I guess I love my little red grouting bucket. It was my mortar bucket for the entire bathroom project, and now I'm using it to do the tuck grouting on my pergola stone. What a sweet little bucket. (No, I can't marry my bucket, but thanks for the suggestion. I am very happy with my redheaded wife.)
Because I'm mixing my own grout (1 part Portland and 3 parts sand) and I'm using very little water in the mix, my bucket holds just the right amount to work before it gets too dry.
One trick, as I learned after scanning through several YouTube videos, is to get the mixture just wet enough to hold together and not too wet or the cement will leach out and stain the stone. The other trick is to use a tuck grouting tool (because we are tucking the grout into the cracks), which is thin enough to get into the cracks and just the right stiffness to work the grout. And it has a pretty red handle.

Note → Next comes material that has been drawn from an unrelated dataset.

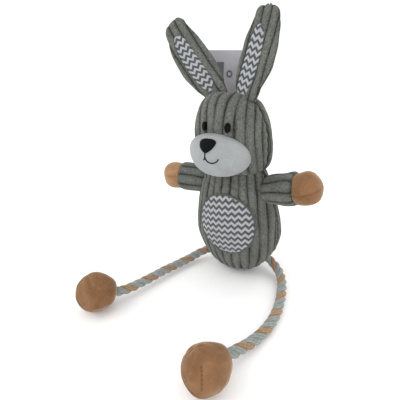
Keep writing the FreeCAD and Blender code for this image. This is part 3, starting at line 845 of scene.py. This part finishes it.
class Ear(Surface):
    """One ear in its own axes: x across, z along, the front towards -y. Its edges curl forwards."""

    WIDTHS = [(-9.0, 7.6), (-4.0, 9.0), (0.0, 9.8), (8.0, 11.3), (18.0, 12.3), (30.0, 12.2), (38.0, 11.5),
              (48.0, 9.9), (54.0, 8.3), (57.4, 6.2), (59.3, 3.8), (60.0, 0.3)]
    LINING_WIDE, LINING_TALL, LINING_SQUARE = 6.4, 25.6, 2.6
    CUP, THICK, AROUND, STEP = 2.4, 3.2, 170, 0.5

    def __init__(self, axes, bow, offset, lining_w, wide, long):
        self.axes, self.bow, self.offset, self.lining_w = axes, bow, offset, lining_w
        self.places, self.widths = (np.array(column, float) for column in zip(*self.WIDTHS))
        self.places = np.where(self.places > 0, self.places * long, self.places)
        self.widths = self.widths * wide

    def width(self, w):
        return np.maximum(curve_through(self.places, self.widths, np.clip(w, -9, self.places[-1])), 0.2)

    def half_thick(self, w):
        return self.THICK * clamp(self.width(w) / 8.0) ** 0.7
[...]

When things are just right, I pour out a small amount--it sprinkles out on the stone like damp, crumbly flour. This isn't something new--people have been doing this for thousands of years.
I use my tool to sweep it into the cracks, then pack it down.
Then I sweep more into the cracks. It takes two or three packings. When it dries, this stuff will be as hard as the stone.
And not to forget my cool new masonry brush, which magically sweeps the remaining grout crumbs off the stone without crushing them.
It is so much fun that I can't wait to do more.